Private companies feel effects of Sarbanes-Oxley

Private companies feel effects of Sarbanes-Oxley

When the US Congress passed the Sarbanes-Oxley Act in July 2002, the mandates to put more stringent controls on corporate accounting practices were primarily aimed at public companies. But executives, consultants and lawyers are starting to realise that there are both direct and indirect implications for privately-held businesses as well.

For instance, public and private companies alike must adhere to the so-called whistle-blower provision of the financial reporting law, an analyst at AMR Research, John Hagerty, said.

That section specifies that employees must be given the means to anonymously notify federal regulators or corporate audit committees of any potential wrongdoing within their companies.

In addition, privately held companies would have to take many of the other steps mandated by Sarbanes-Oxley if they decided to go public or agreed to be acquired by a public company, according to Hagerty and other analysts.

Other considerations

The whistle-blower provision probably won't pose major IT implications for most companies, beyond the need to provide confidential methods of communication.

But the stock-offering and merger considerations are another story. Just like their peers at public companies, IT managers who work for privately held businesses could be forced to make substantial changes to their system infrastructures and data-reporting capabilities.

"If you're thinking of going public, or it's even in the realm of possibility for you, this is sure as heck something that you'd better plan for," an analyst at Meta Group, Robert Handler, said, in referring to Sarbanes-Oxley compliance.

Corporate records manager at J.R. Simplot, Fred Pauls, said the privately held agribusiness has already taken steps to address the provisions of Sarbanes-Oxley because it had government contracts that required compliance with the law.

J.R. Simplot, which has annual revenue of more than $US3 billion, last year began indexing its purchase-order system so the application meets Sarbanes-Oxley's record-keeping requirements. The company is using an automated records management system from Optika that it has used for other purposes since the early 1990s.

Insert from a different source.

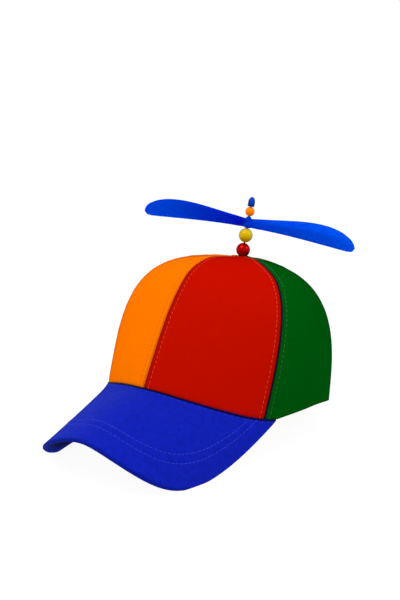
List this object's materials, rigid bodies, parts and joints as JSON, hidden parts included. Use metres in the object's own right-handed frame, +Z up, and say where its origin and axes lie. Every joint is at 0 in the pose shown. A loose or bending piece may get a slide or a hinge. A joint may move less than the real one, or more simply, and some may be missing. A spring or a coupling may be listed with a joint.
{
  "type": "propeller beanie",
  "caption": "Cloth cap with coloured sewn panels, a curved peak and a twisted propeller that spins on a beaded mast.",
  "frame": {"origin": "on the ground, under the middle of the bounding box", "axes": "+Z up, -Y the way the peak points, +X the wearer's left"},
  "size_m": [0.179, 0.2616, 0.1838],
  "materials": {
    "red_cloth": "fine cotton twill, tonal topstitching along its seams",
    "orange_cloth": "fine cotton twill",
    "green_cloth": "fine cotton twill, lighter topstitching along its seams",
    "blue_cloth": "cotton twill over a stiff core, two rows of light stitching",
    "red_plastic": "polished, moulded",
    "yellow_plastic": "polished, moulded",
    "orange_plastic": "polished, moulded",
    "blue_plastic": "satin, moulded",
    "cap_plastic": "polished, moulded",
    "pin_steel": "plain drawn wire"
  },
  "bodies": {
    "cap": {"crown_front_left": "red_cloth", "crown_front_right": "orange_cloth", "crown_side_left": "green_cloth", "crown_side_right": "green_cloth", "crown_back_left": "orange_cloth", "crown_back_right": "red_cloth", "peak": "blue_cloth", "mast_pin": "pin_steel", "lower_bead": "red_plastic", "middle_bead": "yellow_plastic", "upper_bead": "orange_plastic", "mast_cap": "cap_plastic"},
    "propeller": {"propeller": "blue_plastic"}
  },
  "joints": [
    {"name": "propeller_spin", "type": "hinge", "parent": "cap", "child": "propeller", "pos_m": [0.00149, 0.07796, 0.16276], "axis": [0.0523, 0.2014, 0.9781], "continuous": true}
  ]
}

"We do comply in most cases with Sarbanes-Oxley, due to previous [internal financial control] policies, and this software system is a key part of that," Pauls said.

In the future, he added, J.R. Simplot would most take advantage of a link between Optika's Acorde Records Management software and J.D. Edwards & Co.'s financial applications to help ensure that its procedures comply with other parts of the law.

A partner at Testa, Hurwitz & Thibeault, Jocelyn Arel, said some public companies that she's representing in potential acquisition deals were beginning to push privately held businesses to document their internal accounting controls and processes in order to show compliance with the Sarbanes-Oxley Act.

"We're starting to see that in the due diligence process that buyers are going through," said Arel, who is co-chairman of the law firm's corporate finance and securities group.